Visiting The Dentist
Your child's first dental visit should be when the first tooth erupts, or by age 1.  Before the first checkup, a "practice" visit can be arranged to help your child get use to the dental office.  A checkup and cleaning is then needed about twice a year.

Lets Talk About Brushing
Food and bacteria form a sticky substance on teeth called plaque.  Bacteria in the plaque make acid that eats away the tooth's enamel (hard coating).  This causes tooth decay.  Brushing keeps plaque from forming.  Begin cleaning your baby's teeth and gums as soon as the first tooth appears.  At firs, use water and a piece of cotton gauze.  As more teeth come in, use a small toothbrush and a pea-sized amount of fluoride toothpaste.  When the child is old enough to brush on his or her own, watch to be sure it's done right.

Teeth
A child's first teeth are called primary (baby) teeth.  These teeth start to erupt (come in) between 4 and 18 months of age.  In most children, all baby teeth are in place by age 3.  At age 6 or 7, baby teeth begin to fall out.  They are replaced by permanent (adult) teeth.  Most adult teeth are in place by the time the child is in his or her early teens.


Coping With Teething
The time when the baby teeth are coming in is called teething.  During teething, your baby may be grouchy.  He or she may drool more than usual and may chew on things to help feel better.  Cold teething rings, pacifiers, and numbing creams can help make teething easier for your baby.

Tooth Decay
Never let your child sleep with a bottle.  Bottle liquids (even mild) that sit in the mouth can quickly cause tooth decay.  Don't let your child drink or snack with out brushing afterward.

Thumb Sucking and Pacifiers
Sucking on a thumb or pacifier is common and normal for a baby.  But if either habit continues past age 3 or 4, it may lead to tooth or jaw problem.  If your child uses a pacifier, an orthopedic pacifier is best for teeth and jaws.
 

When To Call The Dentist
Starting around age 1, your child should have regular dental checkups every 6 months.
Consult with your dentist if baby or adult teeth are crooked or fail to come in.

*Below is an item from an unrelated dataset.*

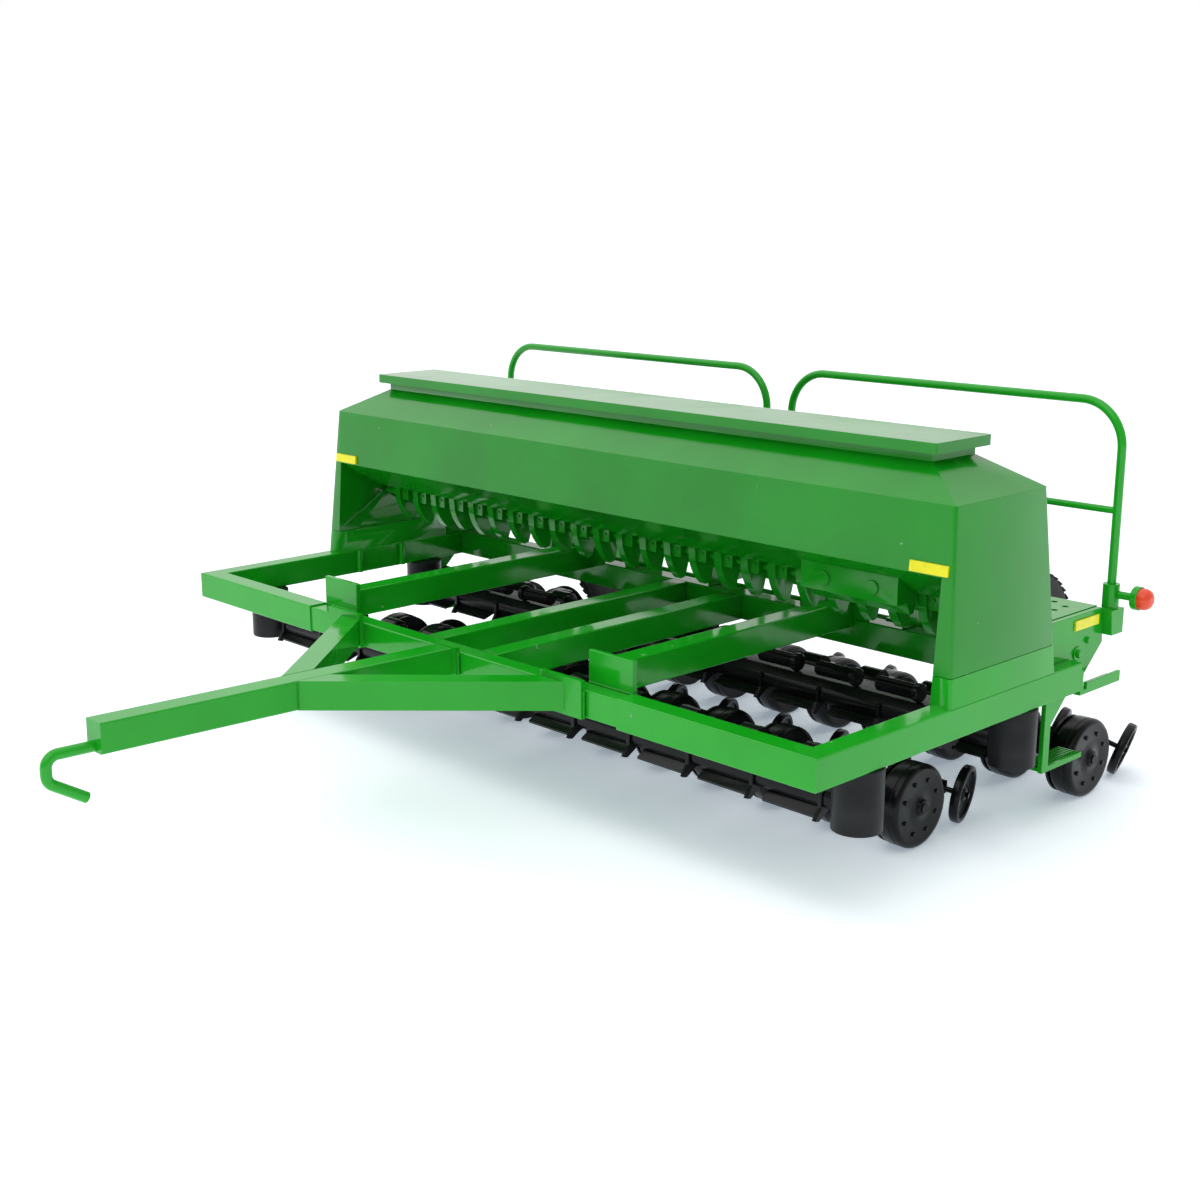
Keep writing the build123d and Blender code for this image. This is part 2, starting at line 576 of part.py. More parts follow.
# one unit of each kind, with the gauge wheel's outer face at x = 0 and the post at y = 0
with BuildPart() as gauge_wheel:
    with BuildSketch(Plane.XZ) as tread:
        with BuildLine():
            FilletPolyline((-wheel_width, wheel_axle_radius), (-wheel_width, wheel_radius),
                           (0, wheel_radius), (0, wheel_axle_radius), radius=1.3)
            Line((0, wheel_axle_radius), (-wheel_width, wheel_axle_radius))
        make_face()
    revolve(axis=Axis.X)
    with BuildSketch(Plane.YZ.offset(-0.3)) as bolt_heads:
        with PolarLocations(8.6, wheel_bolt_count, start_angle=180 / wheel_bolt_count):
            Circle(0.85)
    extrude(amount=0.7)

with BuildPart() as disc_and_axle:
    with BuildSketch(Plane.YZ.offset(-disc_offset)) as disc_face:
        Circle(disc_radius)
    extrude(amount=-disc_thickness)
    with BuildSketch(Plane.YZ.offset(-unit_width - 0.4)) as axle_end:
        Circle(wheel_axle_radius)
    extrude(amount=unit_width + 0.4 + 1.6)

def closing_axis(rank, side):
    """Axle direction of a closing wheel, pointing outwards and leaning down."""
    lean = radians(closing_lean[rank])
    yaw = radians(closing_yaw)
    return Vector(side * cos(yaw) * cos(lean), sin(yaw) * cos(lean), -sin(lean))


closing_wheel = {}
for rank in closing_lean:
    for side in (-1, 1):
        with BuildPart() as wheel:
            axle = closing_axis(rank, side)
            wheel_plane = Plane(origin=axle * (-closing_width / 2), z_dir=axle)
            with BuildSketch(wheel_plane) as ring:
                Circle(closing_radius)
                Circle(closing_pin_radius + running_gap, mode=Mode.SUBTRACT)
            extrude(amount=closing_width)
            with BuildSketch(wheel_plane.offset(closing_width - 0.9)) as dish:
                Circle(closing_radius - 1.7)
                Circle(2.2, mode=Mode.SUBTRACT)
            extrude(amount=2.0, mode=Mode.SUBTRACT)
        closing_wheel[rank, side] = wheel

roll_y = 3.0
roll_z = gang_top_z + roll_radius + 0.6
roll_start = unit_pitch - 13.6
with BuildPart() as spring_roll:
    with BuildSketch(Plane.XZ) as roll_profile:
        with BuildLine():
            rings = [(-roll_start - 15.0, 0), (-roll_start - 15.0, roll_radius - 0.35)]
            for ring in range(8):
                ring_x = -roll_start - 14.4 + 1.6 * ring
                rings += [(ring_x, roll_radius - 0.35), (ring_x, roll_radius),
                          (ring_x + 0.8, roll_radius), (ring_x + 0.8, roll_radius - 0.35)]
            rings += [(-roll_start, roll_radius - 0.35), (-roll_start, roll_radius + 0.6),
                      (-roll_start + 2.2, roll_radius + 0.6), (-roll_start + 2.2, 0)]
            Polyline(*rings, close=True)
        make_face()
    revolve(axis=Axis.X)

barrel_y = 19.5
barrel_z = gang_top_z - 2.4
with BuildPart() as arm_barrel:
    with BuildSketch(Plane.YZ.offset(-unit_width)) as barrel_face:
        Circle(4.4)
    extrude(amount=-8.4)
    with BuildSketch(Plane.YZ.offset(-unit_width - 8.4)) as barrel_end:
        Circle(3.2)
    extrude(amount=-1.4)

wheel_y = front_wheel_y - front_post_y      # wheel axle behind the post
tail_reach = arm_offset - closing_centre + 0.6
opener_arm = {}
gang_lip = {}
for rank in closing_lean:
    for side in (-1, 1):
        axle = closing_axis(rank, side)
        reach = tail_reach / abs(axle.X)
        wheel_centre = Vector(-side * closing_centre, wheel_y + closing_trail, closing_z[rank])
        tail = wheel_centre - axle * reach
        with BuildPart() as arm:
            plate_x = -side * arm_offset
            plate_start = min(plate_x, plate_x - side * arm_plate_thickness)
            prism(Plane.YZ.offset(plate_start),
                  [(gang_depth, gang_bottom_z + 1.0), (gang_depth, gang_top_z - 0.5),
                   (24.0, gang_top_z - 1.0), (wheel_y - 8.0, axle_z + 9.0), (wheel_y + 4.0, axle_z + 4.6),
                   (tail.Y - 3.0, tail.Z + 2.8), (tail.Y + 2.4, tail.Z + 2.0),
                   (tail.Y + 2.4, tail.Z - 2.0), (tail.Y - 3.0, tail.Z - 2.6), (wheel_y + 3.0, axle_z - 4.0),
                   (wheel_y - 4.0, axle_z - 4.0)], arm_plate_thickness)
            rod(plate_x + side * 0.5, wheel_y - front_y, axle_z, (-side, 0, 0),
                wheel_axle_radius + running_gap, arm_plate_thickness + 1.0, mode=Mode.SUBTRACT)
            rod(tail.X, tail.Y - front_y, tail.Z, axle, closing_pin_radius, reach + closing_width / 2 + 0.6)
        opener_arm[rank, side] = arm

for side in (-1, 1):
    with BuildPart() as lip:
        prism(Plane.YZ.offset(-18.0 if side > 0 else -2.0),
              [(0.2, gang_bottom_z + 0.2), (2.6, gang_bottom_z + 0.2), (2.6, gang_bottom_z - 1.0),
               (-3.4, gang_bottom_z - 3.0), (-3.8, gang_bottom_z - 2.2)], 20.0)
        prism(Plane.YZ.offset(side * 2.0 - 0.7),
              [(0.6, gang_top_z - 1.6), (-2.1, gang_top_z - 3.0), (-2.3, gang_bottom_z),
               (-4.6, gang_bottom_z - 3.4), (-3.0, gang_bottom_z - 3.8), (2.0, gang_bottom_z - 0.8)], 1.4)
    gang_lip[side] = lip


def unit_spots(rank, side, numbers, y=0.0, z=0.0, turned=True):
    """Locations of the units of one side of a rank; turned ones face the other way on the left."""
    shift, outer_face = ranks[rank]
    turn = 180 if side < 0 and turned else 0
    return [Location((side * (outer_face - number * unit_pitch), front_y + front_post_y + shift + y, z),
                     (0, 0, turn)) for number in numbers]


def closing_spots(rank, side, numbers):
    """Centres of the closing wheels behind the numbered units of one side of a rank."""
    middle = Location((-side * closing_centre, 0, 0))
    return [spot * middle for spot in unit_spots(rank, side, numbers, wheel_y + closing_trail,
                                                 closing_z[rank], turned=False)]


bar_end = post_x - post_radius
for rank, (shift, outer_face) in ranks.items():
    post_y = front_post_y + shift
    unit_count = {1: units_per_half, -1: units_per_half if rank == "rear" else units_per_half - 1}
    with BuildPart() as gang_bar:
        with BuildSketch(side_plane(-bar_end)) as bar_section:
            with BuildLine():
                Polyline((post_y - 0.4, gang_top_z - 2.0), (post_y + 1.6, gang_top_z),
                         (post_y + gang_depth, gang_top_z), (post_y + gang_depth, gang_bottom_z),
                         (post_y - 1.0, gang_bottom_z))
                ThreePointArc((post_y - 1.0, gang_bottom_z), (post_y - 1.5, gang_top_z - 5.0),
                              (post_y - 0.4, gang_top_z - 2.0))
            make_face()
        extrude(amount=2 * bar_end)
        for side in (-1, 1):
            with Locations(*unit_spots(rank, side, range(unit_count[side]), turned=False)):
                add(gang_lip[side].part)
        for side in (-1, 1):
            block(side * bar_end, side * (bar_end + 12.0), post_y - 8.0, post_y + 8.0,
                  gang_bottom_z - 6.0, gang_top_z + 1.0, mode=Mode.SUBTRACT)
    pieces[rank + "_gang_bar"] = gang_bar

    with BuildPart() as opener_arms:
        for side in (-1, 1):
            with Locations(*unit_spots(rank, side, range(unit_count[side]), turned=False)):
                add(opener_arm[rank, side].part)
    pieces[rank + "_opener_arms"] = opener_arms

    for side, hand in ((-1, "left"), (1, "right")):
        with BuildPart() as wheels:
            with Locations(*unit_spots(rank, side, range(unit_count[side]), wheel_y, axle_z)):
                add(gauge_wheel.part)
        pieces[rank + "_gauge_wheels_" + hand] = wheels
        with BuildPart() as discs:
            with Locations(*unit_spots(rank, side, range(unit_count[side]), wheel_y, axle_z)):
                add(disc_and_axle.part)
        pieces[rank + "_discs_" + hand] = discs
        with BuildPart() as outer_closing:
            with Locations(*closing_spots(rank, side, [0])):
                add(closing_wheel[rank, side].part)
        pieces[rank + "_closing_wheel_" + hand] = outer_closing

    with BuildPart() as inner_closing:
        for side in (-1, 1):
            with Locations(*closing_spots(rank, side, range(1, unit_count[side]))):
                add(closing_wheel[rank, side].part)
    pieces[rank + "_inner_closing_wheels"] = inner_closing

with BuildPart() as spring_rolls:
    for rank in ranks:
        for side in (-1, 1):
            count = units_per_half if rank == "rear" or side > 0 else units_per_half - 1
            with Locations(*unit_spots(rank, side, range(count), roll_y, roll_z)):
                add(spring_roll.part)
            with Locations(*unit_spots(rank, side, range(count), barrel_y, barrel_z)):
                add(arm_barrel.part)
pieces["spring_rolls"] = spring_rolls

# ---------------------------------------------------------------- transport wheels
bearing_x = outer_beam_x + 14.0
with BuildPart() as lift_bearings:
    for side in (-1, 1):
        block(side * bearing_x - 2.5, side * bearing_x + 2.5, frame_depth, lift_shaft_y + 5.0,
              lift_shaft_z - 5.0, lift_shaft_z + 3.4 + lift_shaft_radius * 0.2)
        rod(side * bearing_x - 3.0, lift_shaft_y, lift_shaft_z, (1, 0, 0),
            lift_shaft_radius + running_gap, 6.0, mode=Mode.SUBTRACT)
pieces["lift_bearings"] = lift_bearings

arm_y = tyre_y - lift_shaft_y
arm_z = tyre_z - lift_shaft_z
arm_tilt = degrees(atan2(arm_z, arm_y))
arm_length = hypot(arm_y, arm_z)
with BuildPart() as lift_frame:
    rod(-lift_arm_x, lift_shaft_y, lift_shaft_z, (1, 0, 0), lift_shaft_radius, 2 * lift_arm_x)
    for side in (-1, 1):
        start_x = side * lift_arm_x - (lift_arm_thickness if side < 0 else 0)
        with BuildSketch(side_plane(start_x)) as arm_outline:
            with Locations((lift_shaft_y, lift_shaft_z)):
                Circle(lift_shaft_radius + 1.2)
            with Locations((tyre_y, tyre_z)):
                Circle(tyre_axle_radius + 1.6)
            with Locations(Location(((lift_shaft_y + tyre_y) / 2, (lift_shaft_z + tyre_z) / 2), arm_tilt)):
                Rectangle(arm_length, 5.6)
        extrude(amount=lift_arm_thickness)
        rod(side * (lift_arm_x + lift_arm_thickness), tyre_y, tyre_z, (side, 0, 0), tyre_axle_radius,
            lift_arm_clear + tyre_width)
pieces["lift_frame"] = lift_frame

for side, hand in ((-1, "left"), (1, "right")):
    inner_x = side * tyre_x
    outer_x = side * (tyre_x + tyre_width)
    with BuildPart() as tyre:
        with BuildSketch(rear_plane(tyre_y), mode=Mode.PRIVATE) as casing:
            with BuildLine():
                Polyline((inner_x, tyre_z + rim_radius), (inner_x, tyre_z + tyre_radius - 3.0))
                ThreePointArc((inner_x, tyre_z + tyre_radius - 3.0), ((inner_x + outer_x) / 2,
                              tyre_z + tyre_radius), (outer_x, tyre_z + tyre_radius - 3.0))
                Polyline((outer_x, tyre_z + tyre_radius - 3.0), (outer_x, tyre_z + rim_radius),
                         (inner_x, tyre_z + rim_radius))
            make_face()
        revolve(casing.sketch, axis=Axis((0, front_y + tyre_y, tyre_z), (1, 0, 0)))
    pieces[hand + "_transport_tyre"] = tyre
    with BuildPart() as rim:
        rod(inner_x, tyre_y, tyre_z, (side, 0, 0), rim_radius, tyre_width)
        rod(outer_x, tyre_y, tyre_z, (-side, 0, 0), rim_radius - 1.2, tyre_width * 0.35, mode=Mode.SUBTRACT)
        rod(inner_x, tyre_y, tyre_z, (side, 0, 0), 4.0, tyre_width * 0.9)
        rod(inner_x - side, tyre_y, tyre_z, (side, 0, 0), tyre_axle_radius + running_gap, tyre_width + 2.0,
            mode=Mode.SUBTRACT)
    pieces[hand + "_transport_rim"] = rim

# ---------------------------------------------------------------- write the pieces
for name, piece in pieces.items():
    piece.part.label = name
    export_step(piece.part, "parts/" + name + ".step")
print(len(pieces), "pieces written, front beam face at y =", round(front_y, 3))
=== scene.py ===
"""Looks of a towed two-rank grain drill model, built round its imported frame."""

import json
import logging
import math
from dataclasses import dataclass, field
from enum import Enum
from typing import Iterable, Sequence

import bmesh
import bpy
from mathutils import Matrix, Vector


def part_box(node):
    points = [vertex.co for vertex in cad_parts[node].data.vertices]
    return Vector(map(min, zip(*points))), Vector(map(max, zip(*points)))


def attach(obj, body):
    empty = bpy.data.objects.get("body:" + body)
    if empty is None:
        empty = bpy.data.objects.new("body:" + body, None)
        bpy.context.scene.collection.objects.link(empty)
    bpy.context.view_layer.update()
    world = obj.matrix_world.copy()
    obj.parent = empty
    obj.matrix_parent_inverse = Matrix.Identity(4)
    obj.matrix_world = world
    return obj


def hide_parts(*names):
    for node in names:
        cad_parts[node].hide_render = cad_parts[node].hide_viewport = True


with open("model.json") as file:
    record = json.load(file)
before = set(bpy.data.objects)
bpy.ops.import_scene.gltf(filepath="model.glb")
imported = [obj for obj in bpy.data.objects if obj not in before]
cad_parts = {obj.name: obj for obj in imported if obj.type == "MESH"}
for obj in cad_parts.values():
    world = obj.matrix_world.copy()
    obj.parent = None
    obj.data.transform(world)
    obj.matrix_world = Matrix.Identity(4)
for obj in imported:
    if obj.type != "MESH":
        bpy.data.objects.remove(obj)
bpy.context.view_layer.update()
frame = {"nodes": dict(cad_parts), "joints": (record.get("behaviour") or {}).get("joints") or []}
MM = 0.001
MERGE_GAP = 2e-6
FLAT_ANGLE = math.radians(0.6)
SMOOTH_ANGLE = 32.0
BEVEL_ANGLE = math.radians(28)
JOINTS = {joint["name"]: joint for joint in frame["joints"]}
LOG = logging.getLogger("grain_drill")
Colour = tuple[float, float, float]


class Slot(Enum):
    """Material slots of the record, one for each finish."""

    GREEN = "green_paint"
    STEEL = "pin_steel"
    RED = "red_lens"
    YELLOW = "yellow_reflector"
    GREY = "grey_post"
    TYRE = "tyre_rubber"
    RIM = "rim_plastic"
    BLACK = "black_plastic"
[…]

Call the dentist if you notice brown or black spots on your child's teeth
If an adult tooth is loose, call your dentist.  If a tooth is knocked out, get emergency dental car.  Don't wash the tooth.  Put it in milk until it can be put back in place.

What About Fluoride?
Fluoride makes tooth enamel stronger.  This helps prevent cavities.  Find out if your community's water has fluoride added to it.  If not ask your dentist whether your child should be given fluoride supplements.  Your dentist may also apply fluoride supplements.  Your dentist may also apply fluoride to your child's adult teeth at regular checkups.


Don't Forget Flossing
​Flossing removes bacteria and plaque from between the teeth and under the gums.  Floss your child's teeth daily.  When the child is old enough, a floss holder can help him or her floss.


Sealants
Sealants are safe, painless, and low-cost way to help protect your child's back teeth from decay. A thin plastic coating is bonded to the chewing surfaces of the molars and premolars.  The sealant forms a hard shield that keeps food and bacteria from getting into the tiny grooves of teeth.